>> Begin Recorded information

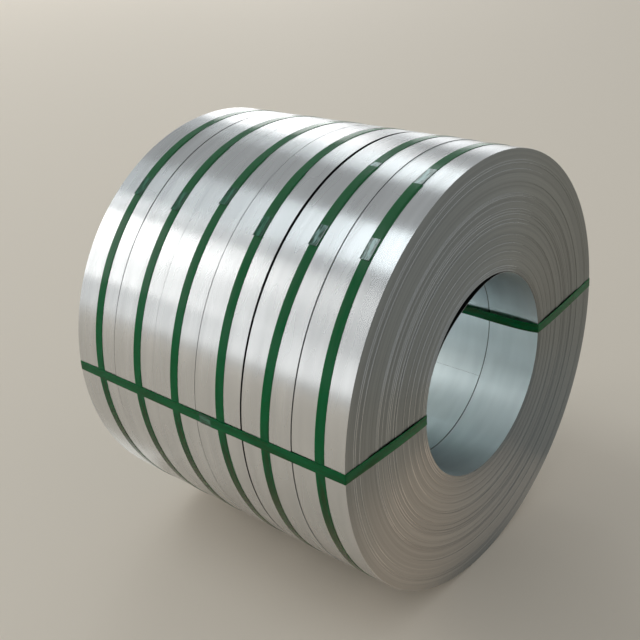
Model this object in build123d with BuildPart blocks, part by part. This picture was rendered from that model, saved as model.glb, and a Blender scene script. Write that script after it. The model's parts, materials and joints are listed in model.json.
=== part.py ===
"""Six slit steel coils lying side by side, strapped into one pack.

Millimetres. X runs along the bore, Z is up and -Y is the front of the pack. The
origin is on the floor under the middle of the pack. Coils and their round straps
are numbered from the -X end to the +X end. Angles are in degrees up from the front.
"""
import os
from math import atan, degrees

from build123d import *

# Strip, as slit and wound
strip_width = 141.1
strip_thick = 1.0
turns = 287
bore_dia = 500.0

# Open seams between neighbouring coils, from the -X end
seam_gaps = (1.5, 0.5, 1.0, 5.0, 2.0)

# Steps in the turns on the two open ends of the pack, from the bore out. Each is the
# share of the wound thickness where it starts, and how far out its turns stand. All
# other ends are flat.
near_end_steps = ((0.0, 0.0), (0.33, 1.2), (0.41, 0.0), (0.74, 1.2), (0.84, 0.0))
far_end_steps = ((0.0, 0.0), (0.82, 0.8))
flat_end = ((0.0, 0.0),)

# Plastic strapping
strap_width = 25.0
strap_thick = 0.9
strap_clear = 0.05

# Round straps: the middle of each at the front, as a share of its own coil's width, how
# far it leans to +X by the top, and the angles between which its two ends lap
strap_shares = (0.605, 0.607, 0.511, 0.563, 0.471, 0.523)
strap_leans = (-13.0, -8.5, -2.0, -11.5, 13.0, -4.0)
strap_laps = ((51.2, 74.5), (49.4, 72.2), (53.9, 70.4), (48.2, 67.9), (49.3, 75.5), (49.1, 71.7))

# Lengthwise straps: the angle of each, the X between which its two ends lap, and how
# far their stiff bend at the bore stands off the open ends
front_angle = 1.5
front_lap = (5.0, 78.0)
back_angle = 175.7
back_lap = (-90.0, -20.0)
bend_clear = 2.5

# Sizes that follow from these
bore_rad = bore_dia / 2
wound_thick = turns * strip_thick
coil_rad = bore_rad + wound_thick
coil_count = len(seam_gaps) + 1
pack_length = coil_count * strip_width + sum(seam_gaps)
round_rad = coil_rad + strap_clear
over_rad = round_rad + strap_thick
eye_rad = over_rad + strap_clear
bore_run = bore_rad - strap_clear

# The pack rests on its round straps
bore_height = over_rad
bore_axis = Axis((0, 0, bore_height), (1, 0, 0))


def radial_plane(x, angle):
    """Plane through the bore's axis whose local Y points out at an angle."""
    return Plane(Location((x, 0, bore_height), (180 - angle, 0, 0)))


def coil_middle(number):
    """X of the middle of coil 1, 2, 3 and so on."""
    before = number - 1
    return (before + 0.5) * strip_width + sum(seam_gaps[:before]) - pack_length / 2


def strap_middle(number):
    """X of the middle of the round strap on that coil."""
    return coil_middle(number) + (strap_shares[number - 1] - 0.5) * strip_width


def end_line(side, steps):
    """Outline (x, radius) of one end of a coil, from the bore out."""
    edge = strip_width / 2
    outline = []
    for (start, out), (stop, _) in zip(steps, steps[1:] + ((1.0, 0.0),)):
        outline += [(edge + out, start), (edge + out, stop)]
    return [(side * x, bore_rad + share * wound_thick) for x, share in outline]


def slit_coil(number):
    """One coil, turned about the bore's axis. Only the pack's two ends are uneven."""
    low_end = end_line(-1, far_end_steps if number == 1 else flat_end)
    high_end = end_line(1, near_end_steps if number == coil_count else flat_end)
    with BuildPart() as coil:
        with BuildSketch(radial_plane(coil_middle(number), 0)):
            with BuildLine():
                Polyline(*low_end, *reversed(high_end), close=True)
            make_face()
        revolve(axis=bore_axis)
    return coil.part


def round_strap(number):
    """The strap round one coil, its two ends lapped, trimmed to its lean."""
    middle = strap_middle(number)
    lean = strap_leans[number - 1]
    lap_start, lap_end = strap_laps[number - 1]
    untrimmed = strap_width + 2 * abs(lean) + 1
    with BuildPart() as strap:
        with BuildSketch(radial_plane(middle, 0)):
            with Locations((0, round_rad + strap_thick / 2)):
                Rectangle(untrimmed, strap_thick)
        revolve(axis=bore_axis)
        with BuildSketch(radial_plane(middle, lap_end)):
            with Locations((0, over_rad + strap_thick / 2)):
                Rectangle(untrimmed, strap_thick)
        revolve(axis=bore_axis, revolution_arc=lap_end - lap_start)
        with Locations(Location((middle, 0, bore_height), (0, degrees(atan(lean / coil_rad)), 0))):
            Box(strap_width, 3 * coil_rad, 3 * coil_rad, mode=Mode.INTERSECT)
    return strap.part


def eye_strap(angle, lap):
    """One strap through the bore and back over the round straps, its two ends lapped."""
    proudest = max(out for start, out in near_end_steps + far_end_steps)
    end = pack_length / 2 + proudest + strap_clear
    first_edge = strap_middle(1) - strap_width / 2
    last_edge = strap_middle(coil_count) + strap_width / 2
    bend = end + bend_clear
    lap_start, lap_end = lap
    lies_on = [
        (-bend, bore_run),
        (bend, bore_run),
        (end, round_rad),
        (last_edge, eye_rad),
        (first_edge, eye_rad),
        (-end, round_rad),
    ]
    sweep = degrees(2 * strap_width / bore_rad)
    with BuildPart() as strap:
        with BuildSketch(radial_plane(0, angle + sweep / 2)):
            with BuildLine():
                Polyline(*lies_on, close=True)
            make_face()
            offset(amount=strap_thick, kind=Kind.INTERSECTION)
            with BuildLine():
                Polyline(*lies_on, close=True)
            make_face(mode=Mode.SUBTRACT)
            with Locations(((lap_start + lap_end) / 2, eye_rad + strap_thick * 3 / 2)):
                Rectangle(lap_end - lap_start, strap_thick)
        revolve(axis=bore_axis, revolution_arc=sweep)
        with Locations(radial_plane(0, angle)):
            Box(2 * pack_length, 4 * coil_rad, strap_width, mode=Mode.INTERSECT)
    return strap.part


os.makedirs("parts", exist_ok=True)
pieces = {
    "eye_strap_front": eye_strap(front_angle, front_lap),
    "eye_strap_back": eye_strap(back_angle, back_lap),
}
for number in range(1, coil_count + 1):
    pieces[f"slit_coil_{number}"] = slit_coil(number)
    pieces[f"round_strap_{number}"] = round_strap(number)
for name, piece in pieces.items():
    piece.label = name
    export_step(piece, f"parts/{name}.step")
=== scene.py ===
"""Six slit steel coils strapped into one pack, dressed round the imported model.

Metres, in the model's own frame: X along the bore, Z up, -Y the front. Angles round
the bore are in degrees up from the front.
"""

import json
import math
import random

import bpy
import numpy as np
from mathutils import Matrix, Vector


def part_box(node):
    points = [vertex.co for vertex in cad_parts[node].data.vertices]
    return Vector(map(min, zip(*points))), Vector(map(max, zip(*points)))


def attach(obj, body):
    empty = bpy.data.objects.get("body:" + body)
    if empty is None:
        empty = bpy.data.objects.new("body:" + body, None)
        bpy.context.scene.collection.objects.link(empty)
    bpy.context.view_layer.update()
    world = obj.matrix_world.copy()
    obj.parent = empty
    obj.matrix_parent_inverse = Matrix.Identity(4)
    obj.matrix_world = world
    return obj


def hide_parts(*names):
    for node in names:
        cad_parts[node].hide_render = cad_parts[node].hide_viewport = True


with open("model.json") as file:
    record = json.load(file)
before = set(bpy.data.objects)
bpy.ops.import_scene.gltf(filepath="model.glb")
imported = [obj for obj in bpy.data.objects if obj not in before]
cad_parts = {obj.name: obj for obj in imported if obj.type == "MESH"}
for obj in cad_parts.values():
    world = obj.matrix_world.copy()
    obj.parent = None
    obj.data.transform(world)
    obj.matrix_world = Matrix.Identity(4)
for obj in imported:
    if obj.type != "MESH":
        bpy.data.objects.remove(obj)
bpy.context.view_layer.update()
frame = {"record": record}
random.seed(7)

# Sizes as in the model's source
COILS = 6
STRIP_THICK = 0.001
STRAP_WIDTH = 0.025
STRAP_THICK = 0.0009
STRAP_CLEAR = 0.00005

# Sizes read from the model
middle_low, middle_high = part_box("slit_coil_3")
COIL_RAD = (middle_high.z - middle_low.z) / 2
BORE_Z = (middle_high.z + middle_low.z) / 2
STRIP_WIDTH = middle_high.x - middle_low.x
BORE_RAD = frame["record"]["mounts"][0]["dims"]["r_mm"] / 1000
WOUND_THICK = COIL_RAD - BORE_RAD
TURNS = round(WOUND_THICK / STRIP_THICK)

# Bands of turns that stand out on the open ends: inner and outer limit as shares of
# the wound thickness, and how far out
NEAR_BANDS = ((0.33, 0.41, 0.0010), (0.74, 0.84, 0.0010))
FAR_BANDS = ((0.82, 1.0, 0.0007),)

# How far each coil's outside lies within the model's at the front and the top
SET_BACKS = {1: 0.0010, 2: 0.0005, 3: 0.0003, 4: 0.0007, 5: 0.0004, 6: 0.0018}

# Coils whose seam with the next one is wider or narrower at the top, and by how much
SEAM_GAPES = {1: 0.0035, 3: -0.0005, 4: 0.0038, 5: -0.0012}

# Seams whose two facing ends are painted near black as shade, each numbered like the coil before
# it
DARK_SEAMS = (1, 4)

# Turns on an open end stand in or out by groups, and a few stand proud alone
GROUP_TURNS = (4, 14)
GROUP_LEVEL = (-0.00011, 0.00009)
TURN_LEVEL = 0.00004
PROUD_SHARE = 0.06
PROUD_LEVEL = (0.0004, 0.0008)

# Edges worn round: the rim's, a proud turn's as a share of its step, and the least that
# is made and that is worn bright. The last number is the bevel of all other edges.
RIM_ROUND = 0.0005
ROUND_SHARE = 0.8
LEAST_ROUND, BRIGHT_ROUND = 0.0001, 0.0003
EDGE_BEVEL = 0.0004

# Coils whose innermost turn shows its end: the angle of that end, and how far round
# that turn goes
INNER_ENDS = {5: 215, 6: 25}
INNER_SPAN = 359.9

# The innermost turn of coil 6 has sprung away from the rest between two angles
SPRUNG_FROM, SPRUNG_TO = 25, 112
SPRUNG_DEPTH = 0.0135

# A strap's edge: the bevel of its lower corner, then the points up its rolled side, as
# distance in from the edge and share of the thickness
STRAP_NIP = 0.0002
ROLLED_EDGE = ((0.0, 0.55), (0.0008, 0.85), (0.0018, 1.0))

# Round straps: how far each leans to +X by the top, the angles between which its two
# ends lap, and how far the upper layer lies to one side of the lower
LEANS = {1: -0.0130, 2: -0.0085, 3: -0.0020, 4: -0.0115, 5: 0.0130, 6: -0.0040}
LAPS = {1: (51.2, 74.5), 2: (49.4, 72.2), 3: (53.9, 70.4),
        4: (48.2, 67.9), 5: (49.3, 75.5), 6: (49.1, 71.7)}
LAP_SKEWS = {1: 0.0026, 2: 0.0030, 3: 0.0024, 4: 0.0028, 5: 0.0026, 6: 0.0034}

# In a lap: the clearance between its layers, the degrees that the upper layer takes to
# step up, the degrees and the height of its lifted cut end, and the degrees from that
# end between which it is welded
LAYER_CLEAR = 0.00003
STEP_UP = 2.5
FREE_END, FREE_LIFT = 2.5, 0.0014
WELD_FROM, WELD_TO = 0.4, 6.2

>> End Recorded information

## [What you will do]
Reproduce verbatim the lines above, from the line with "sweep = degrees(2" through the line with "obj.parent = empty".

## [Right answer]
    sweep = degrees(2 * strap_width / bore_rad)
    with BuildPart() as strap:
        with BuildSketch(radial_plane(0, angle + sweep / 2)):
            with BuildLine():
                Polyline(*lies_on, close=True)
            make_face()
            offset(amount=strap_thick, kind=Kind.INTERSECTION)
            with BuildLine():
                Polyline(*lies_on, close=True)
            make_face(mode=Mode.SUBTRACT)
            with Locations(((lap_start + lap_end) / 2, eye_rad + strap_thick * 3 / 2)):
                Rectangle(lap_end - lap_start, strap_thick)
        revolve(axis=bore_axis, revolution_arc=sweep)
        with Locations(radial_plane(0, angle)):
            Box(2 * pack_length, 4 * coil_rad, strap_width, mode=Mode.INTERSECT)
    return strap.part


os.makedirs("parts", exist_ok=True)
pieces = {
    "eye_strap_front": eye_strap(front_angle, front_lap),
    "eye_strap_back": eye_strap(back_angle, back_lap),
}
for number in range(1, coil_count + 1):
    pieces[f"slit_coil_{number}"] = slit_coil(number)
    pieces[f"round_strap_{number}"] = round_strap(number)
for name, piece in pieces.items():
    piece.label = name
    export_step(piece, f"parts/{name}.step")
=== scene.py ===
"""Six slit steel coils strapped into one pack, dressed round the imported model.

Metres, in the model's own frame: X along the bore, Z up, -Y the front. Angles round
the bore are in degrees up from the front.
"""

import json
import math
import random

import bpy
import numpy as np
from mathutils import Matrix, Vector


def part_box(node):
    points = [vertex.co for vertex in cad_parts[node].data.vertices]
    return Vector(map(min, zip(*points))), Vector(map(max, zip(*points)))


def attach(obj, body):
    empty = bpy.data.objects.get("body:" + body)
    if empty is None:
        empty = bpy.data.objects.new("body:" + body, None)
        bpy.context.scene.collection.objects.link(empty)
    bpy.context.view_layer.update()
    world = obj.matrix_world.copy()
    obj.parent = empty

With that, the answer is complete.